В результате на следующий день отец вызвал меня на "серьезный разговор". Он опять говорил о том, что с моим здоровьем нельзхя пить, и так далее... Наконец, я не выдержал, и сказал отцу, что он - лжец. Мне казалось, он лопнет от ярости.
- Как ты смеешь так говорить мне?!? - кричал он.
Я нажрался храбрости - или наглости - и заявил, что он говорил, что алкоголя для меня - яд, и что я умру, даже если выпью два глотка. ТУ до него дошло, зачем я пил.
Сперва он долго молчал, а лицо его становилось все больше похоже цветом на помидор. Потом он встал, ни слова не говоря, подошел ко мне, и хлестко ударил ладонью по щеке.
Я очень смутно помню, что было потом... Меня унесли в мою комнату, бегали врачи, что-то говорили... потом отец позвал врача к себе, а второй отлучился на несколько минут по нужде - я вылез из кровати, и пошел к кабинету отца. Я знал, что через замочную скважину прекрасно видно и слышно все, что происходит в кабинете.
Отец говорил доктору о том, что я пытался покончить с собой, отравившись вином. Доктор же спросил его, откуда у меня пятно на лице. Отец страшно смутился, и признался, что ударил меня, и тут де стал оправдываться. тогда-то он и сказал фразу, за которую я возненавидел его.
- Я был настолько разозлен и напуган, что не смог сдержаться, и ударил его. Но вы не волнуйтесь, я ударил слабо, просто ладонью - сперва хотел кулаком, но потом подумал, что могу случайно ему что-нибудь сломать, и ударил ладонью, как девушку в истерике. Надеюсь, ему это не повредило?

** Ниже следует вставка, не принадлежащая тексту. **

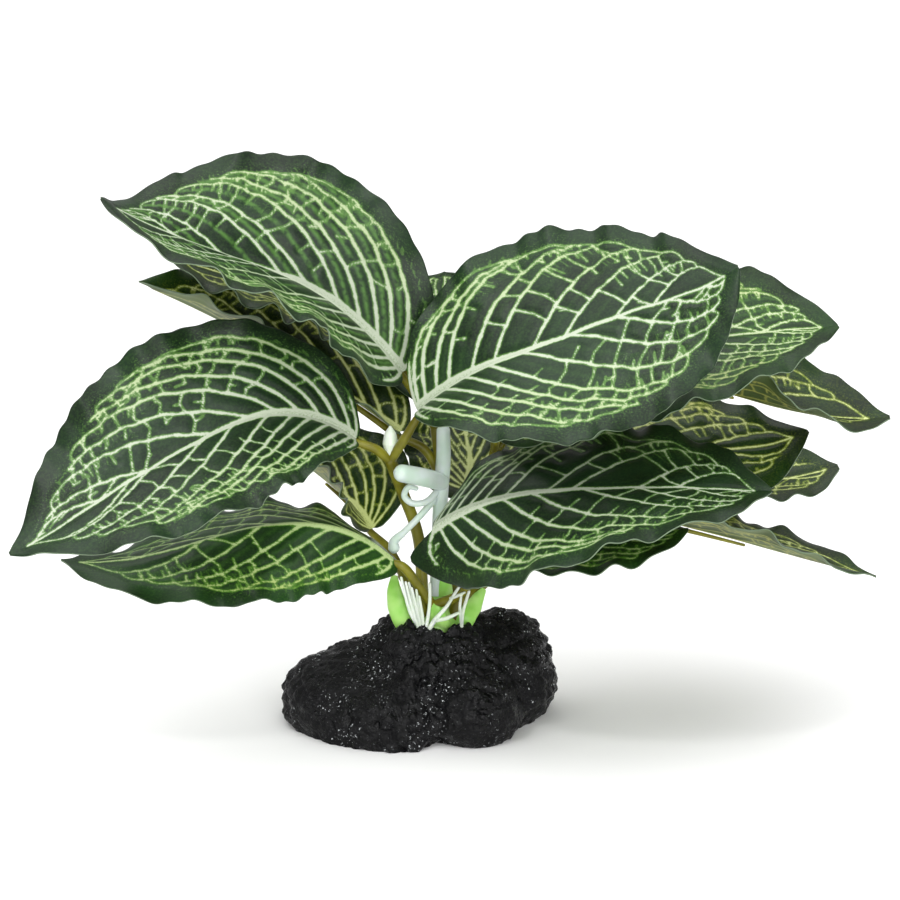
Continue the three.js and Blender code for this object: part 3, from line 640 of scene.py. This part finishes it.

Я отвернулся, и ушел в свою комнату. Я никогда не ненавидел отца так сильно, как в тот миг. тогда-то я и понял, что он на самом деле не любил меня, наверное. Он любил во мне память о матери, и в глубине души ненавидел меня за то, что я своим рождением убил ее. на самом деле он презирал меня - за то, что я такой больной и слабый, за то, что он не может хвастаться моими успехами в фехтовании или верховой езде, как это делали его друзья, у которых были сыновья моего возраста...

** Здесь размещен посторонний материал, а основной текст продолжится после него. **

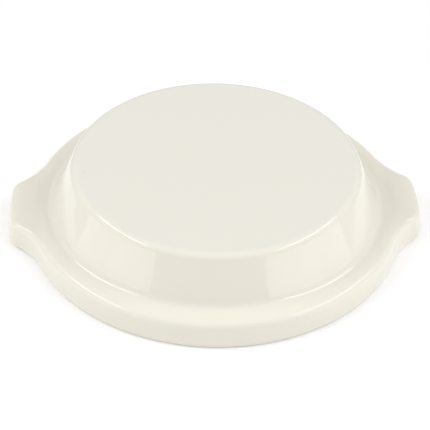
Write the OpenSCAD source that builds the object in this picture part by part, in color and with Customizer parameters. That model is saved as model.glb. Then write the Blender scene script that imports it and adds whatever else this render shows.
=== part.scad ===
// Round shallow dish with two ears, cast in one piece and glazed all over. It is drawn
// upside down, as it rests on its rim: the rim lies on z = 0, the flat base faces up,
// and X runs through both ears. The inside follows the outside at the ware's thickness.

/* [Rim] */
// Diameter of the round rim, without the ears
rim_d = 164; // [120:1:240]
// Height of the upright band, from the rim to the ledge
band_h = 12; // [9:0.5:20]
// How far the band leans in over its height
band_lean = 1; // [0.2:0.1:3]
// Rounding of the edge where the band turns into the ledge
ledge_edge_r = 2.7; // [1:0.1:4]
// Rounding of the rim's outer and inner edge
lip_r = 2; // [0.5:0.1:2.2]

/* [Ears] */
// How far each ear stands out past the round rim
ear_reach = 8.75; // [4:0.25:25]
// Width of an ear, across its two rounded corners
ear_w = 38; // [22:1:60]
// Radius of an ear's slightly bowed end
ear_end_r = 130; // [60:5:300]
// Radius of an ear's corners
ear_corner_r = 9.1; // [8:0.1:10]
// Radius of the hollows where an ear runs into the round rim
ear_hollow_r = 34; // [15:1:80]

/* [Body] */
// Height of the dish
dish_h = 32.5; // [26:0.5:60]
// Width of the ledge, from the rim's edge in to the foot of the wall
ledge_w = 10.5; // [10:0.5:20]
// How far the wall runs in between the ledge and the base
wall_run = 9.5; // [2:0.5:20]
// Rounding of the base's edge
base_edge_r = 4; // [1:0.5:8]
// Hollow fillet between the wall and the ledge
foot_r = 4; // [1:0.5:6]

/* [Ware] */
// Thickness of the wall, the ledge and the band
ware_t = 5.5; // [4.6:0.1:7]
// Thickness of the base
base_t = 6; // [3:0.5:10]
// Rounding round the floor of the well
floor_r = 8; // [2:0.5:12]
// Rounding of the shoulder, where the well opens out onto the inner shelf
shoulder_r = 6; // [1:0.5:7]
// Rounding of the corner between the inner shelf and the band
shelf_r = 2.4; // [1:0.1:3]

/* [Hidden] */
$fn = 144;

// Largest turn between two points of a rounded corner, in degrees
arc_step = 12;
// Largest turn and largest gap between two stations of the outline
station_turn = 8;
station_gap = 6;
// How far the hollow is cut past the rim
clear = 1;

rim_r = rim_d / 2;
wall_foot_r = rim_r - ledge_w;
base_r = wall_foot_r - wall_run;
shelf_h = band_h - ware_t;
floor_h = dish_h - base_t;

// The wall is a cone, and its inner face is a cone that lies ware_t inside it
wall_slope = wall_run / (dish_h - band_h);
wall_a = atan(wall_slope);
function inner_r(z) = base_r + wall_slope * (dish_h - z) - ware_t / cos(wall_a);

// Flat of the ledge and of the inner shelf, from the wall's rounding to the band's
foot_turn = (90 - wall_a) / 2;
ledge_flat = [wall_foot_r + foot_r * tan(foot_turn), rim_r - band_lean - ledge_edge_r];
shelf_lean = ware_t + band_lean * shelf_h / band_h;
shelf_round = min(shelf_r, 0.95 * (ear_corner_r - shelf_lean), shelf_h - lip_r);
shelf_flat = [inner_r(shelf_h) + shoulder_r * tan(foot_turn), rim_r - shelf_lean - shelf_round];

// The outline of an ear is a chain of arcs, each running smoothly into the next: the
// bowed end, a corner on each side, and a hollow that meets the round rim
end_c = [rim_r + ear_reach - ear_end_r, 0];
end_a = asin((ear_w / 2 - ear_corner_r) / (ear_end_r - ear_corner_r));
corner_c = end_c + (ear_end_r - ear_corner_r) * heading(end_a);
rim_to_hollow = rim_r + ear_hollow_r;
corner_to_hollow = ear_corner_r + ear_hollow_r;
meet_a = angle_of(corner_c) + angle_between(norm(corner_c), rim_to_hollow, corner_to_hollow);
hollow_c = rim_to_hollow * heading(meet_a);
corner_a = angle_of(hollow_c - corner_c);

// A quarter of the outline, from the middle of an ear's end to the middle of the rim
quarter = concat(
    stations(end_c, ear_end_r, 0, end_a),
    stations(corner_c, ear_corner_r, end_a, corner_a),
    stations(hollow_c, ear_hollow_r, corner_a + 180, meet_a + 180),
    stations([0, 0], rim_r, meet_a, 90)
);
flipped = [for (i = [len(quarter) - 1:-1:1]) quarter[i] * [[-1, 0], [0, 1]]];
half_outline = concat(quarter, [[[0, rim_r], [0, 1]]], flipped);
outline = [for (way = [1, -1], s = half_outline) way * s];

// Stations [point, outward normal] along an arc, without its last point. An arc that
// runs backwards is a hollow, with its centre outside the outline.
function stations(centre, r, from, to) =
    let (
        turn = abs(to - from),
        steps = ceil(max(turn / station_turn, turn * PI / 180 * r / station_gap)),
        side = to > from ? 1 : -1
    )
    [for (k = [0:steps - 1]) let (h = heading(from + (to - from) * k / steps))
        [centre + r * h, side * h]];

function heading(a) = [cos(a), sin(a)];
function angle_of(v) = atan2(v.y, v.x);
function unit(v) = v / norm(v);
function flat(p) = [p.x, p.y];
function middle(span) = (span[0] + span[1]) / 2;
// Angle of a triangle between its sides a and b, across from side c
function angle_between(a, b, c) = acos((a * a + b * b - c * c) / (2 * a * b));

// Path through the corners [x, y, radius], each rounded by its own radius
function rounded(path) = [
    for (i = [0:len(path) - 1])
        each path[i].z == 0 ? [flat(path[i])] : corner_arc(path[i - 1], path[i], path[i + 1])
];
function corner_arc(before, corner, after) =
    let (
        u = unit(flat(before) - flat(corner)),
        v = unit(flat(after) - flat(corner)),
        half = acos(u * v) / 2,
        r = corner.z,
        centre = flat(corner) + unit(u + v) * r / sin(half),
        from = angle_of(flat(corner) + u * r / tan(half) - centre),
        turn = 180 - 2 * half,
        way = u.x * v.y - u.y * v.x < 0 ? 1 : -1,
        steps = ceil(turn / arc_step)
    )
    [for (k = [0:steps]) centre + r * heading(from + way * turn * k / steps)];

// Quarter round of the lip, from an upright face at x down to the rim
function lip(x, way) = let (steps = ceil(90 / arc_step)) [
    for (k = [0:steps]) let (a = 90 * k / steps)
        [x - way * lip_r * (1 - cos(a)), lip_r * (1 - sin(a))]
];

// Edge of the outer slab, from the ledge down to the rim: x is measured out from the outline
band_edge = concat(
    corner_arc([-ear_corner_r, band_h], [-band_lean, band_h, ledge_edge_r], [0, lip_r]),
    lip(0, 1)
);

// Edge of the hollow between the shelf and the rim, which opens out past the lip
shelf_edge = concat(
    corner_arc([-ear_corner_r, shelf_h], [-shelf_lean, shelf_h, shelf_round], [-ware_t, lip_r]),
    lip(-ware_t, -1),
    [[lip_r - ware_t, -clear]]
);

// Slab whose edge runs round the whole outline, closed by a flat face above and below
module eared_slab(edge) {
    n = len(outline);
    last = len(edge) - 1;
    rings = [for (e = edge, s = outline) [each s[0] + s[1] * e.x, e.y]];
    caps = [[0, 0, edge[0].y], [0, 0, edge[last].y]];
    top = len(rings);
    sides = [for (k = [0:last - 1], i = [0:n - 1]) let (j = (i + 1) % n, a = k * n, b = a + n)
        each [[a + i, a + j, b + j], [a + i, b + j, b + i]]];
    ends = [for (i = [0:n - 1]) let (j = (i + 1) % n, b = last * n)
        each [[top, j, i], [top + 1, b + i, b + j]]];
    polyhedron(concat(rings, caps), concat(sides, ends), convexity = 6);
}

// Round body above the ledge, with its foot sunk into the slab
module body() {
    foot = middle(ledge_flat);
    rotate_extrude() polygon(rounded([
        [0, shelf_h, 0],
        [foot, shelf_h, 0],
        [foot, band_h, 0],
        [wall_foot_r, band_h, foot_r],
        [base_r, dish_h, base_edge_r],
        [0, dish_h, 0]
    ]));
}

// Round hollow of the well, open through the shelf and past the rim
module well() {
    mouth = middle(shelf_flat);
    rotate_extrude() polygon(rounded([
        [0, -clear, 0],
        [mouth, -clear, 0],
        [mouth, shelf_h, 0],
        [inner_r(shelf_h), shelf_h, shoulder_r],
        [inner_r(floor_h), floor_h, floor_r],
        [0, floor_h, 0]
    ]));
}

module dish() color("ivory") difference() {
    union() {
        eared_slab(band_edge);
        body();
    }
    eared_slab(shelf_edge);
    well();
}

dish();
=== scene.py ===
import math

import bpy
from mathutils import Matrix, Vector


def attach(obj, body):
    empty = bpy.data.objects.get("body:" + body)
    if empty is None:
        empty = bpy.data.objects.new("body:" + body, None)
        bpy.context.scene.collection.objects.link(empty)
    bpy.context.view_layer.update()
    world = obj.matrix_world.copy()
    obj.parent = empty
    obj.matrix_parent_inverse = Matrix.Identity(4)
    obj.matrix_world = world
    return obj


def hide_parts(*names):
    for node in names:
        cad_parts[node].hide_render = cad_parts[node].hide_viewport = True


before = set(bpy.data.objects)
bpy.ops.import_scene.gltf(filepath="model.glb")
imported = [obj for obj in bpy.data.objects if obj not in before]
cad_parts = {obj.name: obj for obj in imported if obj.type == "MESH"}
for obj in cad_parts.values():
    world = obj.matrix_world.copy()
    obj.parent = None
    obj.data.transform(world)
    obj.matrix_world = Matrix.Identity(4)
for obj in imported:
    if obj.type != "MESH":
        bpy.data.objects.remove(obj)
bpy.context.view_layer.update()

scene = bpy.context.scene
scene.view_settings.view_transform = "Standard"
mm = 0.001

# where the photograph was taken from: angles in degrees, distances in metres
cameraSet = {
    "elevation": 39.10,     # of the camera above the table, seen from the rim's centre
    "tiltDown": 38.89,      # of its view below the level
    "roll": 1.346,
    "turn": -3.870,         # of the camera round the dish
    "distance": 0.65695,
    "lens": 123.59, "sensor": 36.0,     # millimetres
    "nearest": 0.01,        # what stands nearer than this isn't seen
}


def addCamera():
    c = cameraSet
    e = math.radians(c["elevation"])
    turned = Matrix.Rotation(math.radians(c["turn"]), 4, "Z")
    tilted = Matrix.Rotation(math.radians(90 - c["tiltDown"]), 4, "X")
    rolled = Matrix.Rotation(math.radians(c["roll"]), 4, "Z")
    place = turned @ (Vector((0, -math.cos(e), math.sin(e))) * c["distance"])
    lens = bpy.data.cameras.new("photoCamera")
    lens.lens = c["lens"]
    lens.sensor_width = c["sensor"]
    lens.clip_start = c["nearest"]
    camera = bpy.data.objects.new("photoCamera", lens)
    scene.collection.objects.link(camera)
    camera.matrix_world = Matrix.Translation(place) @ turned @ tilted @ rolled
    scene.camera = camera


addCamera()
print("camera in place")


# a socket that can be added, taken away, multiplied and divided like a number
class Wire:
    def __init__(self, tree, socket):
        self.tree = tree
        self.socket = socket

    def math(self, operation, other=0.0):
        return self.tree.node("ShaderNodeMath", {"operation": operation}, [self, other])

    def __add__(self, other):
        return self.math("ADD", other)

    def __radd__(self, other):
        return self.math("ADD", other)

    def __sub__(self, other):
        return self.math("SUBTRACT", other)

    def __rsub__(self, other):
        return self.tree.node("ShaderNodeMath", {"operation": "SUBTRACT"}, [other, self])

    def __mul__(self, other):
        return self.math("MULTIPLY", other)

    def __rmul__(self, other):
        return self.math("MULTIPLY", other)

    def __truediv__(self, other):
        return self.math("DIVIDE", other)

    # 0 below low, 1 above high, smooth between
    def smooth(self, low, high):
        return self.tree.node("ShaderNodeMapRange", {"interpolation_type": "SMOOTHSTEP"},
                              [self, low, high, 0.0, 1.0])

    # 1 within reach of a value, falling smoothly to 0
    def near(self, value, reach):
        return 1 - (self - value).math("ABSOLUTE").smooth(0, reach)


# one material and its nodes
class Finish:
    def __init__(self, name):
        self.material = bpy.data.materials.new(name)
        self.material.use_nodes = True
        self.nodes = self.material.node_tree.nodes
        self.links = self.material.node_tree.links
        self.nodes.clear()

    def feed(self, socket, value):
        if isinstance(value, Wire):
            self.links.new(value.socket, socket)
        else:
            socket.default_value = value

    # any node, from its type, its settings and what goes into its sockets
    def node(self, kind, settings=None, sockets=None, out=0):
        node = self.nodes.new(kind)
        for key, value in (settings or {}).items():
            setattr(node, key, value)
        pairs = sockets.items() if isinstance(sockets, dict) else enumerate(sockets or [])
        for key, value in pairs:
            self.feed(node.inputs[key], value)
        return Wire(self, node.outputs[out] if node.outputs else None)

    def noise(self, place, pattern):
        scale, detail, roughness = pattern
        return self.node("ShaderNodeTexNoise", {"noise_dimensions": "3D"},
                         {"Vector": place, "Scale": scale, "Detail": detail, "Roughness": roughness})

    # the first colour turned into the second by a share; a Mix node has its colours in
    # sockets 6 and 7
    def tint(self, share, first, second):
        return self.node("ShaderNodeMix", {"data_type": "RGBA", "clamp_factor": True},
                         {0: share, 6: first, 7: second}, out=2)

    def end(self, shader):
        self.node("ShaderNodeOutputMaterial", None, {"Surface": shader})
        return self.material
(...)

Он не знал, что мог бы хвастаться моими успехами в магии. Он вообще не знал о том, что я занимаюсь магией - и хорошо, что не знал. Он так ненавидел магию, что посадил бы меня под замок, если бы узнал. И вот тогда я бы точно не выжил. А так я утешал себя мыслью, что когда-нибудь я все же стану сильным... магом.
Что ж, я действительно стал сильным магом.